As America’s legions bomb all around the globe and her soldiers and Marines continue to die in the field for seemingly unknown purposes, American culture has grown more militaristic (just look at our police). However, this militarism is divorced from a sense of national identity, culture, or even pride. It is militarism for militarism’s sake. You can even fantasize about being an “operative” in your new “Brad Thor Alpha Jacket.” In both the new techno-thrillers and the fantasies of Generation Kill, American power is strangely disconnected from anything resembling an actually existing American nation. Instead, we’re just a big collection of Diversity living in the same place, united by terrifying weapons.

In The Hunt for Red October, a Soviet officer speaks hopefully about the possibilities of living in Montana, where he can raise rabbits, get an American wife to cook them for him, and drive around the country with “no papers” in a “pickup truck.” He also hopes he can live in Arizona in winter.

It’s probably better Captain 2nd Rank Vasily Borodin is killed before he makes it to America. The Department of Agriculture’s armed response team would raid his farm and demand paperwork for the rabbits; his American wife would divorce him after attending a Gender Studies class; he’d be inspected by the TSA driving around the country; and if he rediscovered Orthodoxy in Montana, the SPLC (or the Army) would do a report on him as a homophobic religious extremist. If he fled to Arizona, he’d be murdered on his ranch by illegals—unless he defended himself, in which case the Southern Poverty Law Center would confiscate his farm.

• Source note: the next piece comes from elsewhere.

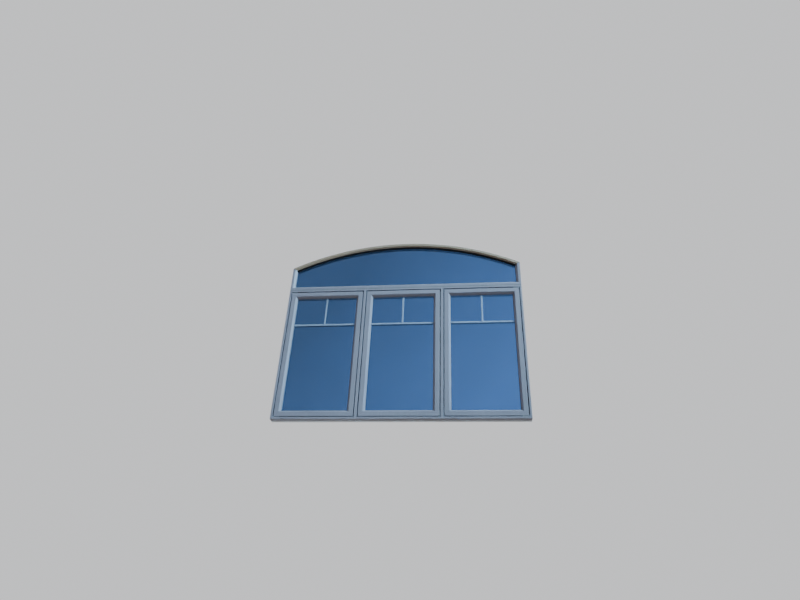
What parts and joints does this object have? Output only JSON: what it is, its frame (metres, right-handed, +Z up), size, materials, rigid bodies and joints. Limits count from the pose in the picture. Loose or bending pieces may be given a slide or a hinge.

Tom Clancy’s books hearken back to the Indian summer of the historic American nation in the 1980s, when patriots imagined they battled godless Communists in a fight for the free world. But they also point the new to the grim reality—that the American government is warring against the American nation, that our technologically advanced military is defending an empty shell, and in the end, maybe we lost the Cold War after all.